Universal reconstruction of complex magnetic profiles with minimal prior assumptions

Understanding intricate magnetic structures in materials is essential for advancing materials science, spintronics, and geology. Recent developments of quantum-enabled magnetometers, such as those based on nitrogen-vacancy centers in diamond, have enabled direct imaging of magnetic field distributions across a wide range of magnetic profiles. However, reconstructing the magnetization from an experimentally measured magnetic field map is a complex inverse problem, further complicated by measurement noise, finite spatial resolution, and variations in sample-to-sensor distance. In this work, we present an efficient graphics-processing-unit-accelerated method for reconstructing spatially varying magnetization density from measured magnetic fields with minimal prior assumptions. We validate our method by simulating diverse magnetic structures under realistic experimental conditions, including multidomain ferromagnetism and magnetic spin textures such as a skyrmion, an antiskyrmion, and a meron.

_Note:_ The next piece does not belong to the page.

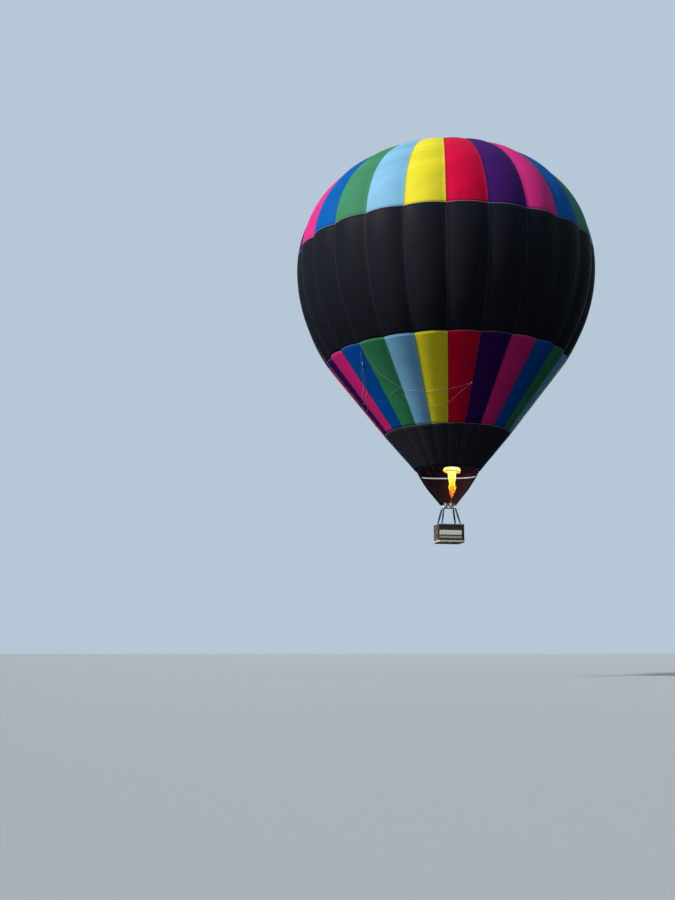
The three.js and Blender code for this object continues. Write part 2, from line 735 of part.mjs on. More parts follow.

Experimentally, we reconstruct the magnetization of a micrometer-scale Apollo lunar mare basalt (sample 10003,184) and a nanometer-scale twisted double-trilayer CrI₃ sample. The basalt exhibits soft ferromagnetic domains consistent with previous paleomagnetic studies, whereas the CrI₃ system reveals a well-defined hexagonal magnetic moiré superlattice. Our approach provides a versatile and universal tool for investigating complex magnetization profiles, paving the way for future quantum sensing experiments.